A review of the WM casino app, meanwhile, showed that two workers first seen working as live dealers in July 2024 were doing the same job in similar surroundings in December.
A screenshot from a WM Casino-branded gambling app taken in December 2025.
A New Sihanoukville?
Sihanoukville today is a shadow of its former self. Most of the Chinese tourists and many workers have vanished due to the gambling crackdown and Chinese government restrictions on travel, while the construction cranes have mostly gone.

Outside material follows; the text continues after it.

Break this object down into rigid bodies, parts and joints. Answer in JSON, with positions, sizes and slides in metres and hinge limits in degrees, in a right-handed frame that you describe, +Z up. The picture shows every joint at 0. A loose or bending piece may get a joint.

Half-built apartment blocks and rubble-strewn vacant lots dot the city.
But Lixin is planning a massive development nearby that could supplant the ravaged city altogether: A hugely ambitious project to build a 2,500-hectare metropolis dubbed Sihanoukville New City.
Hun To — the cousin of the country’s current prime minister and nephew of Hun Sen, the former leader — is heavily involved, corporate and government records show. The firm Lixin Development, co-directed by Hun To and Hsu, is one of the major partners in the project. A second Lixin company has also invested.
The development includes a business district with a skyscraper, hotels, a logistics hub, a technology park and expansive residential areas. For tourists, there will be world-class hotels, casinos, an eco-resort, a top quality golf course, a theme park, and a horse racing track.
A visit to the site last year by OCCRP showed vast tracts of land have been cleared and new roads and roundabouts constructed.
Since that visit, an integrated resort consisting of two towers of accommodation and a casino has opened in the precinct, with the hotel already taking bookings, its social media accounts say.
The city will be, according to a Lixin promotional video, “a Cambodian version of Shenzhen,” the Chinese mega-city that had just 300,000 residents in 1980 and is now a trading hub that boasts a population of 17 million people.
Speaking at an event in August 2019, Hsu said the city would be a model for others in Cambodia and across the region, according to media reports.
"Lixin Group would like to thank Prime Minister Hun Sen and the Cambodian government for giving our group such a good opportunity,” he said.